The request
Give back an exact copy of the lines from the start of the material through the line bearing "leather hanging lace.". Include both ends and nothing else.

Given material
━━━━━━━━━━━━━━━━
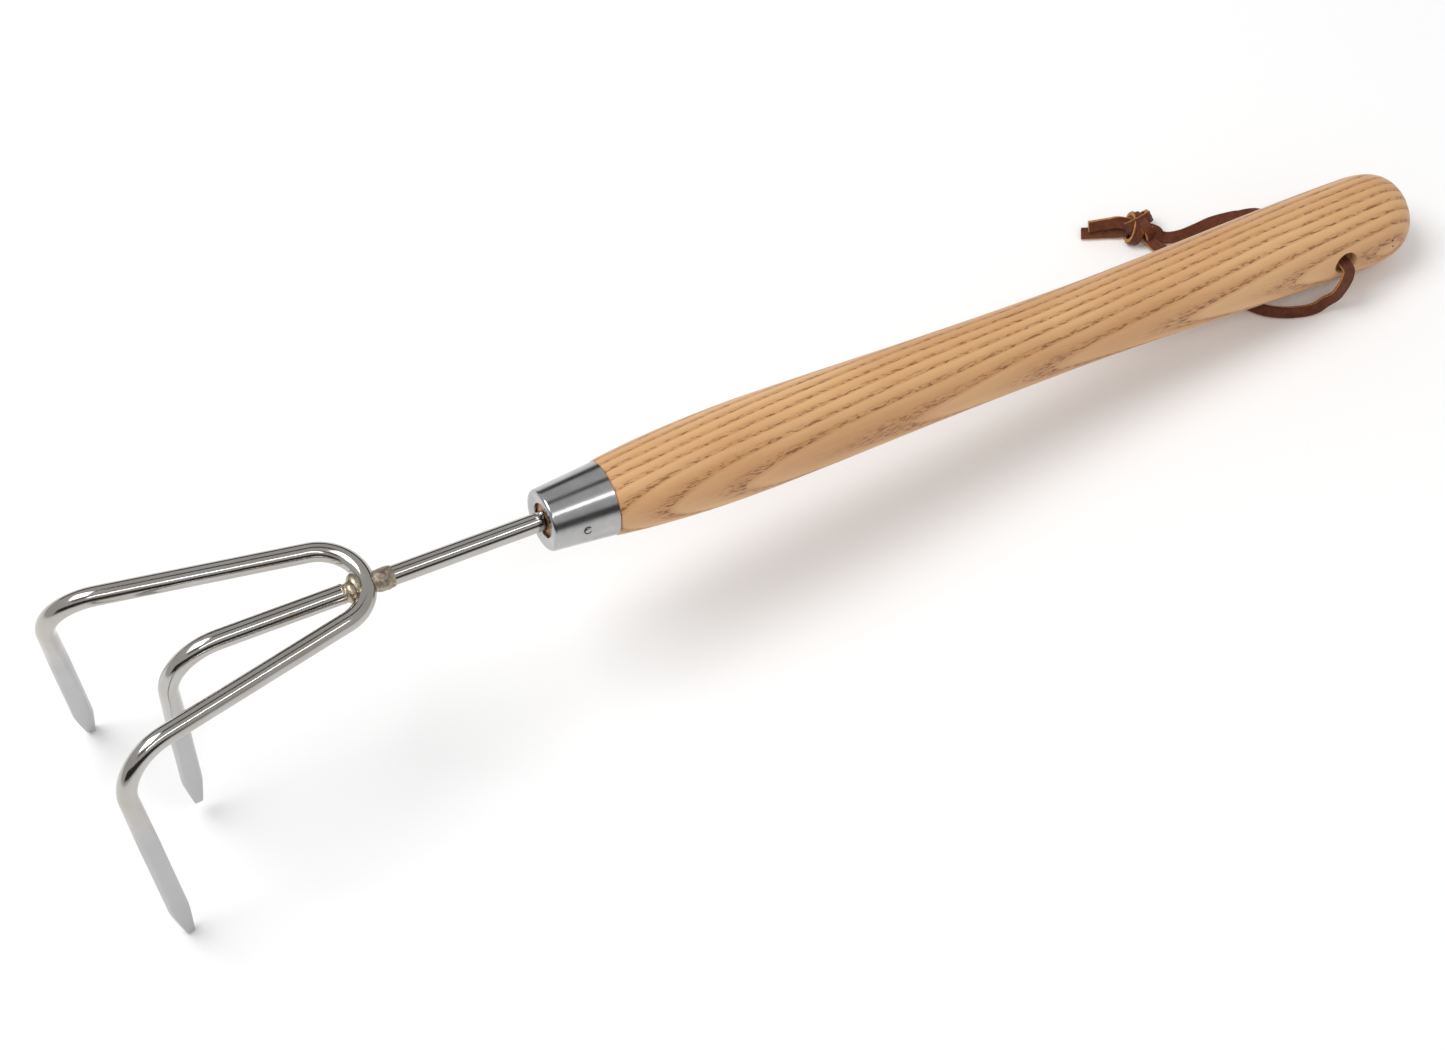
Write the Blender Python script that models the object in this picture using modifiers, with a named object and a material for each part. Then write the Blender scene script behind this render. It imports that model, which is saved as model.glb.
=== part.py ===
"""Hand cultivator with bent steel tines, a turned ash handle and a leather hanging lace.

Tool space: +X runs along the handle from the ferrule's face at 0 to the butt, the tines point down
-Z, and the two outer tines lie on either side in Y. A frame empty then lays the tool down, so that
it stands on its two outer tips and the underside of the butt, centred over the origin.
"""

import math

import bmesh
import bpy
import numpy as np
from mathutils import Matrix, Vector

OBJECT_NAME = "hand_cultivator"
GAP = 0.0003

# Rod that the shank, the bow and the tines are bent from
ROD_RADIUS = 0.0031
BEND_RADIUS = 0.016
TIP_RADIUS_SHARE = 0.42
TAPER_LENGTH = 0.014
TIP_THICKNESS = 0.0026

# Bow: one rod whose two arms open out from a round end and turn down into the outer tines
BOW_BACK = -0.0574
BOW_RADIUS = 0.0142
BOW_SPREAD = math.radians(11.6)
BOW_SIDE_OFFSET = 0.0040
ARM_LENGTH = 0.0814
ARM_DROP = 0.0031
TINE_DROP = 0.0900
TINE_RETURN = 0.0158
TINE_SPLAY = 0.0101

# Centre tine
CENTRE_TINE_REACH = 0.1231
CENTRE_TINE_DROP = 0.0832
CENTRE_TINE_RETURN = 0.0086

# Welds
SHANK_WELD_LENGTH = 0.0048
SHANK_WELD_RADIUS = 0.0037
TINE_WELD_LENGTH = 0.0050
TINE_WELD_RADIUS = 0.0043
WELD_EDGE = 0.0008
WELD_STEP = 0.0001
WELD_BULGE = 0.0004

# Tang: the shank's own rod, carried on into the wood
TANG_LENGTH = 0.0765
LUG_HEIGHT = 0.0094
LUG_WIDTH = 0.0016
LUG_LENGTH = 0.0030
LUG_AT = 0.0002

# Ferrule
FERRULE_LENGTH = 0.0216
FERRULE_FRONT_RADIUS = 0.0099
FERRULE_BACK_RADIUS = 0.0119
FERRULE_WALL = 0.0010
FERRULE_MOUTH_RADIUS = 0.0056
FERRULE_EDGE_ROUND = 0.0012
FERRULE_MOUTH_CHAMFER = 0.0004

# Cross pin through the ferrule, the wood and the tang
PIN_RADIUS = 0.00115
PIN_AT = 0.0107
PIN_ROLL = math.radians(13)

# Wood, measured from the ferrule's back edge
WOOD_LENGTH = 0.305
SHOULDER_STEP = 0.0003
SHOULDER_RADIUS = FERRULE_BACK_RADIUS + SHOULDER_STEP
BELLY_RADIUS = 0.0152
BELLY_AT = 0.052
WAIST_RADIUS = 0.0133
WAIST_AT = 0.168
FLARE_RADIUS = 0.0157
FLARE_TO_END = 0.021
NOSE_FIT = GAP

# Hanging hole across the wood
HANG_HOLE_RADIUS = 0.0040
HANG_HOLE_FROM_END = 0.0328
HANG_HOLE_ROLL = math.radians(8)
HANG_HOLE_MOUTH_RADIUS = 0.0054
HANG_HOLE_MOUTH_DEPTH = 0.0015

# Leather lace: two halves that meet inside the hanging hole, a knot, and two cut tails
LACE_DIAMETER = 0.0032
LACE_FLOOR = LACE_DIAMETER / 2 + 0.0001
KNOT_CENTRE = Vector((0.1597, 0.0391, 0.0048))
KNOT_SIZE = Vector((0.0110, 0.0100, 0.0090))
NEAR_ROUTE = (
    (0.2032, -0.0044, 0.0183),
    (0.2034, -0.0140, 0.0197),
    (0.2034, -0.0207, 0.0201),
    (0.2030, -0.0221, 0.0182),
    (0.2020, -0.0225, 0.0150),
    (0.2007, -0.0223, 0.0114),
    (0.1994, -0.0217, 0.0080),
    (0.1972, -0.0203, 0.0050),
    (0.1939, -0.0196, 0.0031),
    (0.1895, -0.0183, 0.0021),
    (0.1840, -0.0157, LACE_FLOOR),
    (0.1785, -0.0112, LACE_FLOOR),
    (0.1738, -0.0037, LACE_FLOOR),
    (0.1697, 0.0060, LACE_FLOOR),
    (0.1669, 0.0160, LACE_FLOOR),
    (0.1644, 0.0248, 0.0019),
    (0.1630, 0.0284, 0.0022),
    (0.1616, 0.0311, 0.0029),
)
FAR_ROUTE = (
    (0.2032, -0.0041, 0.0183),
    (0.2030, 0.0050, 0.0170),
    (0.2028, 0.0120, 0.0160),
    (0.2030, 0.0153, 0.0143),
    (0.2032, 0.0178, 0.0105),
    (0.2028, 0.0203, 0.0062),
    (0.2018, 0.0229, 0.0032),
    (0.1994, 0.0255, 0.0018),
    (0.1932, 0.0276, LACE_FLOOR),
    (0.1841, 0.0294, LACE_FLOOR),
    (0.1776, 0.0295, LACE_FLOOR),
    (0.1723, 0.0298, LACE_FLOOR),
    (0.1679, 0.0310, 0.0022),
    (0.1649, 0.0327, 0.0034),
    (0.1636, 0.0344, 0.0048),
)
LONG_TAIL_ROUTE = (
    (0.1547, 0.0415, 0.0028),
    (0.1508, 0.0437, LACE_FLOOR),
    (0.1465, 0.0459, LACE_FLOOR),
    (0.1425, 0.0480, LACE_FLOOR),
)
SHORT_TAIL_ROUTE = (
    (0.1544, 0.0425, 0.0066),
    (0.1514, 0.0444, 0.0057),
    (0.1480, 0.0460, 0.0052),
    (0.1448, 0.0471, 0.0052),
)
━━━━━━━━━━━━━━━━
Solution to the exercise
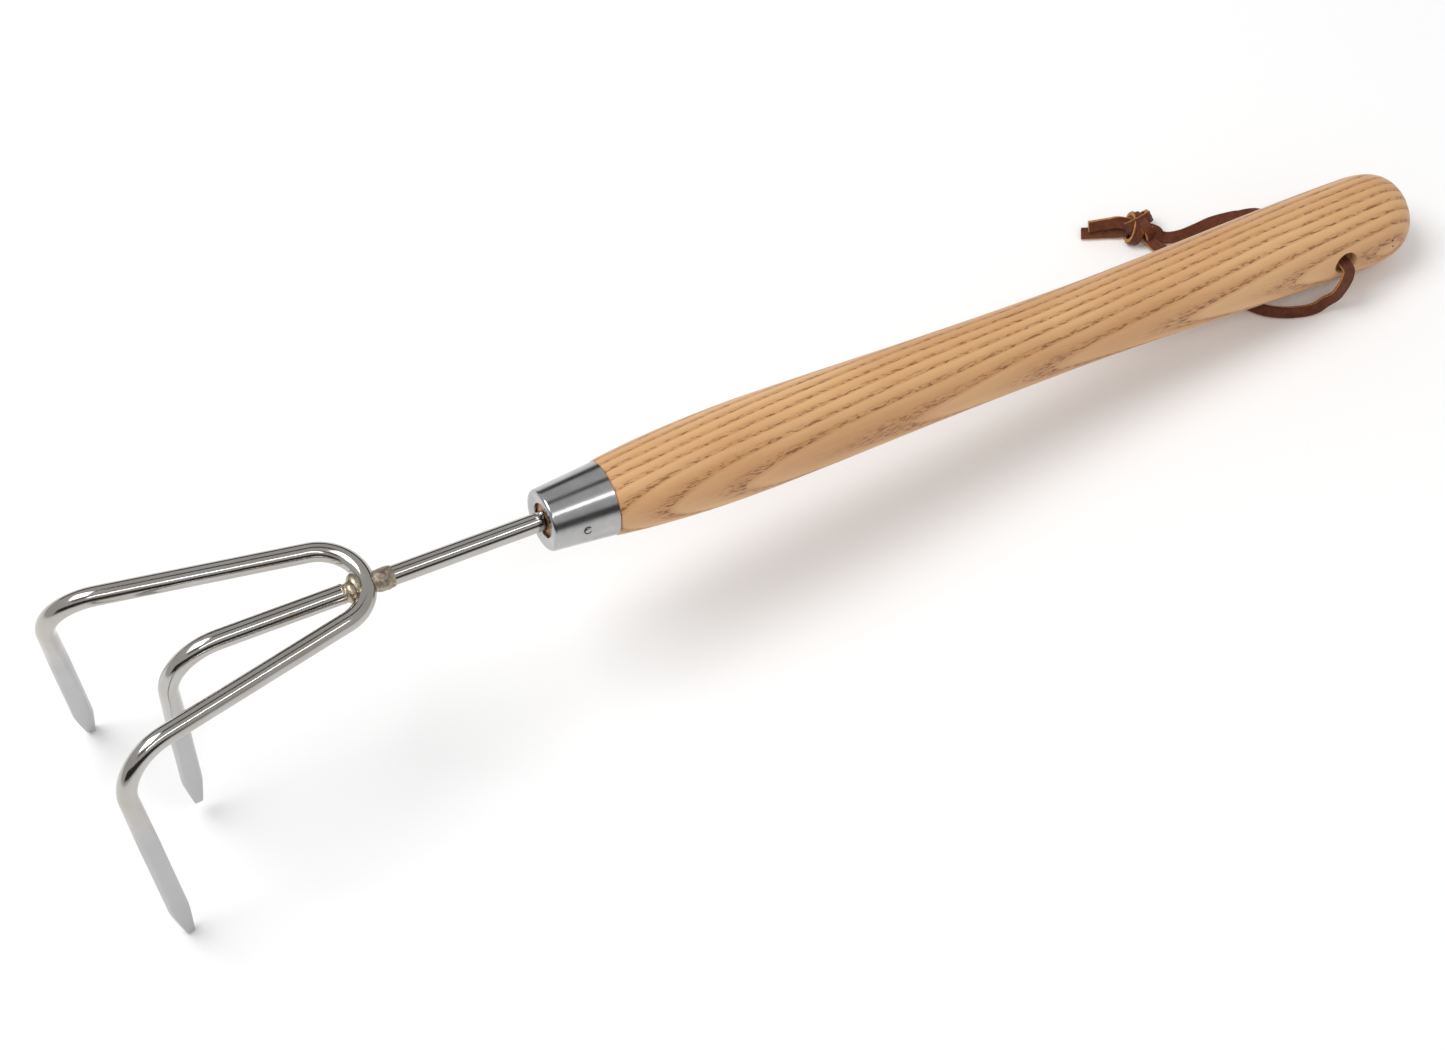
Write the Blender Python script that models the object in this picture using modifiers, with a named object and a material for each part. Then write the Blender scene script behind this render. It imports that model, which is saved as model.glb.
=== part.py ===
"""Hand cultivator with bent steel tines, a turned ash handle and a leather hanging lace.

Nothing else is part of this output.